▶ _EXERCISE REQUIREMENTS_
Provide only the number of lines in the records below that include "between".

━━━ RECORDS SHOWN ━━━

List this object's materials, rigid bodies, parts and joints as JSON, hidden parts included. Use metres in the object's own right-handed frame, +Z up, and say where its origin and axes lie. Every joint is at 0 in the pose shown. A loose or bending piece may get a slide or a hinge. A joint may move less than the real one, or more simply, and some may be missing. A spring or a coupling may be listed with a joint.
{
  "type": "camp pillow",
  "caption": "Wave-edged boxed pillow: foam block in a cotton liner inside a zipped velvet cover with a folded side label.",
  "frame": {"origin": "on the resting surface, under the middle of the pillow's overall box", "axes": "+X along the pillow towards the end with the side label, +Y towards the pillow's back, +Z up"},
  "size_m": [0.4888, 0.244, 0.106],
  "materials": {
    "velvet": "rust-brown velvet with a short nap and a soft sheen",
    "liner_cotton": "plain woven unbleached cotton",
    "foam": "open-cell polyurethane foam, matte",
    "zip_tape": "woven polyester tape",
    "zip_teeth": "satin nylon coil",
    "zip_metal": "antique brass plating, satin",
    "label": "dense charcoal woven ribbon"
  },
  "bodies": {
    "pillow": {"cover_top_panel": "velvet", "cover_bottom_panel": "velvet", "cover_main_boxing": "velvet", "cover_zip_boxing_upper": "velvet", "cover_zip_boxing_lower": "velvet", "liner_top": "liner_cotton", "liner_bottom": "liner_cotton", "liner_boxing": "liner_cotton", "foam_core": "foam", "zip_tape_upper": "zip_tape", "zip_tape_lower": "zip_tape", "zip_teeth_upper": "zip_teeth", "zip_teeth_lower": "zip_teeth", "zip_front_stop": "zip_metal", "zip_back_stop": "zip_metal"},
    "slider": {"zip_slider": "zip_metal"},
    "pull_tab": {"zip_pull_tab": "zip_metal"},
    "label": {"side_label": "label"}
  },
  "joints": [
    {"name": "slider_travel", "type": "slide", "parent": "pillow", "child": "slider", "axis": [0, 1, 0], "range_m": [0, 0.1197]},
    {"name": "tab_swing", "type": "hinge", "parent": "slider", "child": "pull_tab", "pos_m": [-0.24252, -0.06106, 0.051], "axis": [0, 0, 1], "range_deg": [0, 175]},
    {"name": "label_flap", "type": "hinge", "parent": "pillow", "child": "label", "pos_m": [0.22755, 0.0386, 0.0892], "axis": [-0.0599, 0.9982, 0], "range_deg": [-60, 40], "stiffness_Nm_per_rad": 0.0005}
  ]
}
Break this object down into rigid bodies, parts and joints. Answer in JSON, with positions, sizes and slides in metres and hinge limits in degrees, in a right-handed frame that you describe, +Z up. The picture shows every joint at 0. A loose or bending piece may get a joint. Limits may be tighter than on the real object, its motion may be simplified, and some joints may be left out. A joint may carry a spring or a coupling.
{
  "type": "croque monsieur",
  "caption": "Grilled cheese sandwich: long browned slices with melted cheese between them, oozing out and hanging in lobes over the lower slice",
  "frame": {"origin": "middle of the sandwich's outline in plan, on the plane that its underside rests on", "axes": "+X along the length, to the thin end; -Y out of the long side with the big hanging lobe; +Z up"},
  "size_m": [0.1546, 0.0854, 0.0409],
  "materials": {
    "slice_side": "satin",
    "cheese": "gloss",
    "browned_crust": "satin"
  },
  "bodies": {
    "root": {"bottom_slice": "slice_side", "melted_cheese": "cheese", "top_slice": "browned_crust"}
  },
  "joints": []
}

━━━
━━━ RECORDS SHOWN ━━━

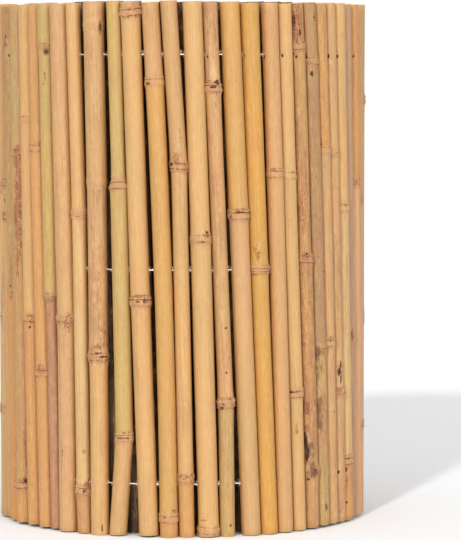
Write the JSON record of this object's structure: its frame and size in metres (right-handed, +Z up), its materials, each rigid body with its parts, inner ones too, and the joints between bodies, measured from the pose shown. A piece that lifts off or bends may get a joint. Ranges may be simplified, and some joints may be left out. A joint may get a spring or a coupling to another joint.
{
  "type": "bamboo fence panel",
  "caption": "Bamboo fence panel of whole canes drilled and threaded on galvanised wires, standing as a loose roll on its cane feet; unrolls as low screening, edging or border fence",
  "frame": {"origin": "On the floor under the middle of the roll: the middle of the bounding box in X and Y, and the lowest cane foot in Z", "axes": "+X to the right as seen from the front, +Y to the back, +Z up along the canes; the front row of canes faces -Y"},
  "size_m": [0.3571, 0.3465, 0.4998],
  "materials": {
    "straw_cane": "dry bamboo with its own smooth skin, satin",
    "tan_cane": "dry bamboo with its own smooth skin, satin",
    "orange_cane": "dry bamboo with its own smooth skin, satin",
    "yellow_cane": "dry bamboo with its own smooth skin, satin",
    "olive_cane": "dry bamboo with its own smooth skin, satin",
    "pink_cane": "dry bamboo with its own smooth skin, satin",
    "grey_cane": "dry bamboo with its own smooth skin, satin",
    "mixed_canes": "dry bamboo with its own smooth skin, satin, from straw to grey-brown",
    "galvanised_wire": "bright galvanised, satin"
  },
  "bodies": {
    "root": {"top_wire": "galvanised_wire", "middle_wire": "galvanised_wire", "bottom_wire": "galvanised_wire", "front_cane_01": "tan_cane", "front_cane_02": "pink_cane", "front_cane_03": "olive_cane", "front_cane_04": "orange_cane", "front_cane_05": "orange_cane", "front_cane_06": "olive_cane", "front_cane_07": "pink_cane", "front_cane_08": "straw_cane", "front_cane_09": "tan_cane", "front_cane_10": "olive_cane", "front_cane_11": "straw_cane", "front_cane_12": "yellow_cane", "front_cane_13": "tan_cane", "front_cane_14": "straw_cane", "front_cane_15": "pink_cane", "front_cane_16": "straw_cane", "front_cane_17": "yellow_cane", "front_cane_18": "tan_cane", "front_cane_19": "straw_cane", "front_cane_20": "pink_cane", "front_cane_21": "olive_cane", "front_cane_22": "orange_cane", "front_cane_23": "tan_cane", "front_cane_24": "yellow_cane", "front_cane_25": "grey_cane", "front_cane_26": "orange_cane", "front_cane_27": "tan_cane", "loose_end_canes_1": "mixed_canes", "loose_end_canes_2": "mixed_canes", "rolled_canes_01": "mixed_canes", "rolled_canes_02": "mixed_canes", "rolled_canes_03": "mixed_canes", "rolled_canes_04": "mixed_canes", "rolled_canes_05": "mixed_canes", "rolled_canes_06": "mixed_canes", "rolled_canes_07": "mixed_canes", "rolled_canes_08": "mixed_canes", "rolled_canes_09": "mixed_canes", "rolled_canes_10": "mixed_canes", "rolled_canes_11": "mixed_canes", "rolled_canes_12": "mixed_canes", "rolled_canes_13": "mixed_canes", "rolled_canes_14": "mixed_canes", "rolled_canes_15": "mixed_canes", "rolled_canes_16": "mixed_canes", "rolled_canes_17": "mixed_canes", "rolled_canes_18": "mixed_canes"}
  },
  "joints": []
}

━━━

▶ _COMPLETE RESPONSE_
2